▼▼▼

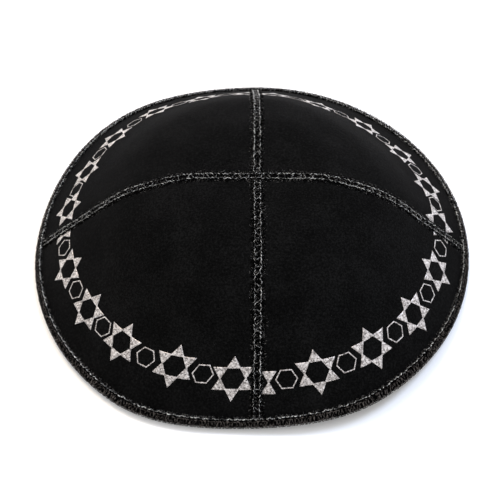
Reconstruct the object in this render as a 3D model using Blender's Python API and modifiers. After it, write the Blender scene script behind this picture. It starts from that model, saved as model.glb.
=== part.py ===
"""A four-panel skullcap of dark suede, lying on its rim.

Four crown panels meet at two crossing seams. A ribbed tape covers each seam and a folded
binding closes the rim. The cap is hollow and open below, and nothing on it moves.
+X is the wearer's right, +Y the back, +Z up. The origin lies on the floor, under the middle
of the rim.
"""
import math
from collections import namedtuple

import bmesh
import bpy
from mathutils import Vector

# Sizes in metres and degrees
RIM_LENGTH = 0.1660
RIM_WIDTH = 0.1634
LONG_WAY_DEG = 120.8
CAP_HEIGHT = 0.0414
CROWN_SHIFT_RIGHT = 0.0043
CROWN_SHIFT_BACK = -0.0013

PANEL_THICKNESS = 0.0012
BINDING_WALL = 0.0009
BINDING_DEPTH = 0.0024
BRAID_WIDTH = 0.0034
BRAID_HEIGHT = 0.0009
SEWING_GAP = 0.0003

# Facets
PANEL_COLUMNS = 16
PANEL_ROWS = 14
BRAID_STEPS = 22
BINDING_STEPS = 96
ARC_STEPS = 3
FOOT_HALF_DEG = 18.0

# The crown's profile, from its middle out to the panels' edge: the share of the radius, and
# the share of the height from the edge to the top of the suede.
Section = namedtuple("Section", "across up")
PROFILE = (
    Section(0.00, 0.980),
    Section(0.15, 0.995),
    Section(0.30, 0.993),
    Section(0.42, 0.922),
    Section(0.55, 0.807),
    Section(0.65, 0.658),
    Section(0.75, 0.470),
    Section(0.90, 0.199),
    Section(1.00, 0.000),
)

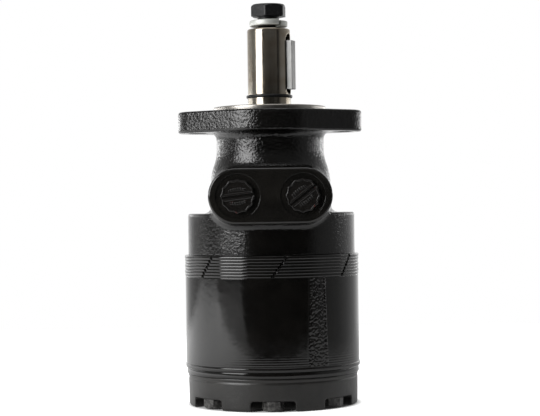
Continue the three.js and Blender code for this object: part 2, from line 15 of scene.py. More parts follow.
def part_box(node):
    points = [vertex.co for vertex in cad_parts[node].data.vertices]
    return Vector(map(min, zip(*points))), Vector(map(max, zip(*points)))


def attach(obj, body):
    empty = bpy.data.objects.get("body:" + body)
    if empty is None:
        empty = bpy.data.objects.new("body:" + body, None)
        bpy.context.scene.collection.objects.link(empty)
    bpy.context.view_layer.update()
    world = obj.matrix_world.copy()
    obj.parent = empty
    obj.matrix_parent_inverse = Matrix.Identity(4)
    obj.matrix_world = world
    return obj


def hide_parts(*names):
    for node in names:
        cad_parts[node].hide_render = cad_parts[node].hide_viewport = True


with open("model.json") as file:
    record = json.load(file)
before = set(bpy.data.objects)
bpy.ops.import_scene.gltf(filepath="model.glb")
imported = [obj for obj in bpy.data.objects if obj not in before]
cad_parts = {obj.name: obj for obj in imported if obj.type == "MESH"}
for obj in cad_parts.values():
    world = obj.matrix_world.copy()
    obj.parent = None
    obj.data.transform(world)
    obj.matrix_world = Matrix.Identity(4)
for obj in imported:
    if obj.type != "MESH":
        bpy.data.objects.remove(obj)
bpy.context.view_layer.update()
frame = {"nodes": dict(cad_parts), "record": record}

MM = 0.001
TAU = 2 * math.pi
FRONT = -math.pi / 2          # direction of the ports, and of the camera, from +X
COLLECTION = bpy.context.scene.collection


def span(node):
    """A CAD node's lowest and highest corners in millimetres."""
    low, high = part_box(node)
    return [v / MM for v in low], [v / MM for v in high]


# ---------------------------------------------------------------- sizes read from the frame

BODY = "motor_body"
COVER_TOP = span("end_cover")[1][2]
COVER_R = span("end_cover")[1][1]
BACKING_TOP = span("backing_plate")[1][2]
STATOR_LOW = span("stator")[0][2]
STATOR_TOP = span("stator")[1][2]
STACK_R = 63.75
HOUSING_LOW = span("housing")[0][2]
PILOT_TOP = span("housing")[1][2]
FLANGE_TOP = PILOT_TOP - 2.75
FLANGE_LOW = FLANGE_TOP - 15.75
FLANGE_HALF = span("housing")[1][0]
FLANGE_MIDDLE_R = 46.5        # the flange between its ears
EAR_R = 18.3                  # the arc round each ear
EAR_X = FLANGE_HALF - EAR_R
EAR_HOLE_X = 53.2
EAR_HOLE_R = 7.15
BOSS_FACE = span("housing")[0][1]
BOSS_BACK = BOSS_FACE + 3.5   # where the finely meshed front of the port boss ends
BOSS_HALF = 24.0              # half of the distance between the boss's end circles
BOSS_R = 19.75
PILOT_R = 41.275
PLATES = sum(name.startswith("manifold_plate_") for name in frame["nodes"])
SKIRT_R = 61.25
SKIRT_TOP = 140.0
WAIST_R = 44.0
NECK_R = 39.5
WAIST_TOP = 169.5
NECK_LOW = 180.0
PORT_X = 22.9
PORT_Z = 152.0
PORT_R = 10.2
PORT_DEPTH = 16.0
SEAT_R = 11.5                 # the port's wider mouth, where the plug's seal sits
SEAT_DEPTH = 3.25
SPOTFACE_R = 15.75
SPOTFACE_DEPTH = 0.75
GALLERY_R = 4.5
GALLERY_CIRCLE = 38.0         # distance of the downward gallery from the axis
BOLTS = 7
BOLT_STEP = TAU / BOLTS
BOLT_CIRCLE = 54.0
BOLT_R = 4.75
BOLT_HOLE_R = 5.0
BOLT_HEX = 14.3
POCKET_R = 16.5
POCKET_H = 7.5
BACKING_R = 63.25
INNER_R = 40.0                # bore of the thin plates' rings, which never shows
SHAFT_R = 15.875
SHAFT_TOP = span("output_shaft")[1][2]
JOURNAL_R = 19.05
DRUM_R = 25.0
DRUM_LOW = 112.0
DRUM_TOP = 150.0
KEY_ANGLE = math.radians(-20)
KEY_HALF = 3.97               # half of the key's width
KEYWAY_FLOOR = 11.25
KEYWAY_MIDDLE = 249.25
KEYWAY_HALF = 22.25
KEYWAY_R = 4.75


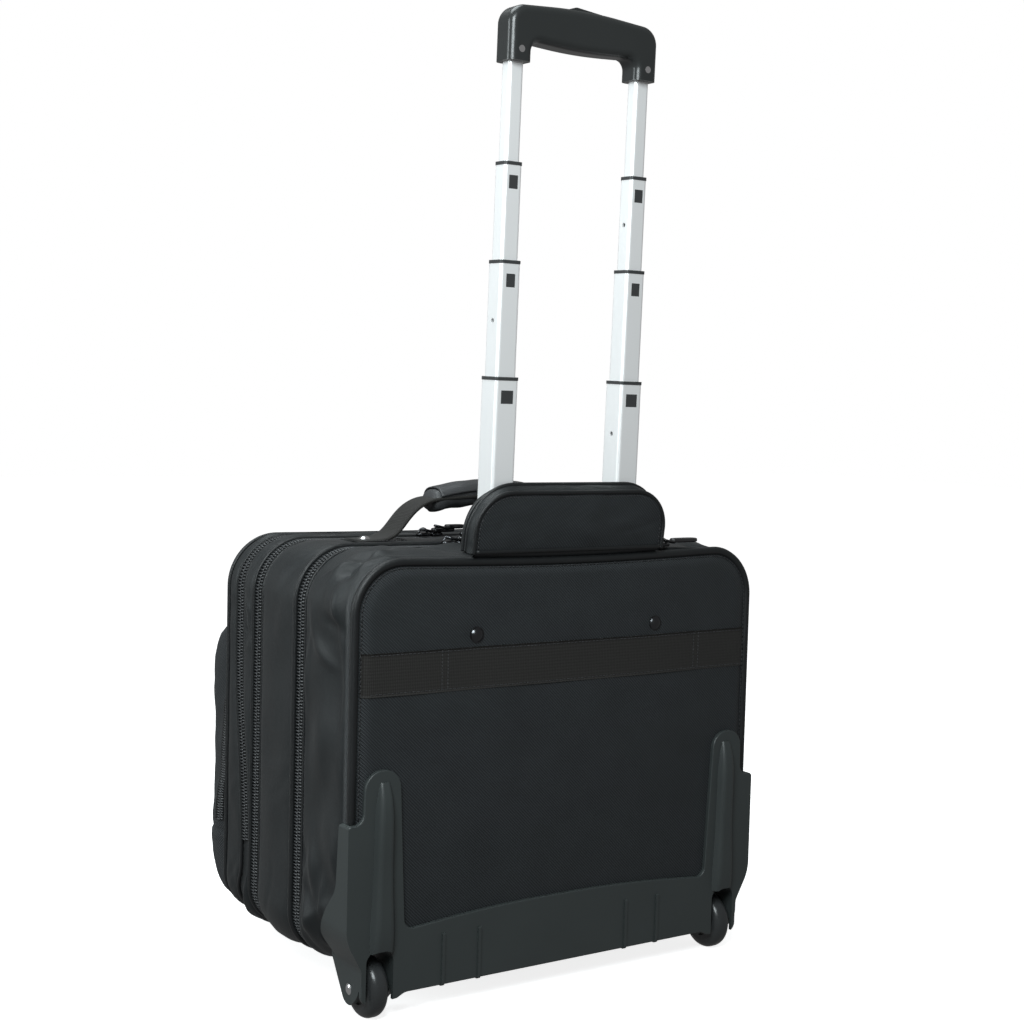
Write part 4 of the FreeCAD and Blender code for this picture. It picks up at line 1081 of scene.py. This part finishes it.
POCKET_HALF = 214.0
POCKET_Z = (38.5, 330.0)
POCKET_BACK = FLAP_FRONT - 0.8
POCKET_SEAM_Z = 103.0
POCKET_DEPTHS = [(38, 32), (42, 43), (52, 55), (70, 66), (100, 73), (150, 74.5), (205, 74.5), (250, 73),
                 (282, 68), (304, 57), (320, 38), (329, 18)]      # (height, how far it stands out) pairs


def pocket_outline(z):
    """The pocket's outline seen from above at height z, side wall to side wall."""
    depth = float(np.interp(z, *zip(*POCKET_DEPTHS)))
    radius, face = min(14.0, depth * 0.5), POCKET_BACK - depth
    turn = np.linspace(0, math.pi / 2, 12)[:-1]
    half = POCKET_HALF - 5.0 * (1 - min(depth / 55.0, 1.0))
    wall = xyz(half, np.linspace(POCKET_BACK, face + radius, 10)[:-1], z)
    corner = xyz(half - radius + radius * np.cos(turn), face + radius - radius * np.sin(turn), z)
    front = xyz(np.linspace(half - radius, radius - half, 56), face, z)
    right = np.concatenate([wall, corner])
    return np.concatenate([right, front, right[::-1] * np.array([-1.0, 1.0, 1.0])])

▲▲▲

__What needs to be done__. Word for word, please print every line from the beginning of the records to the line bearing "on its rim.", counting both ends and stopping there.

__Solution to this task__.
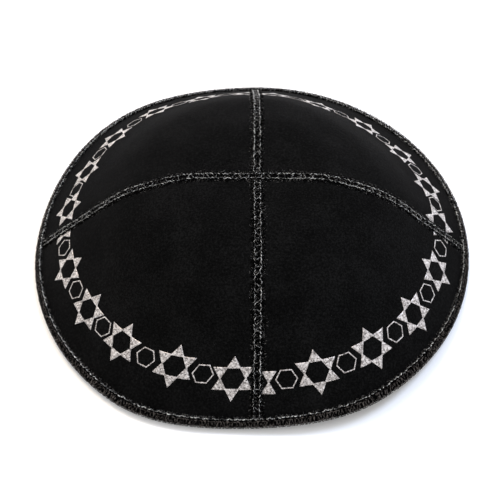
Reconstruct the object in this render as a 3D model using Blender's Python API and modifiers. After it, write the Blender scene script behind this picture. It starts from that model, saved as model.glb.
=== part.py ===
"""A four-panel skullcap of dark suede, lying on its rim.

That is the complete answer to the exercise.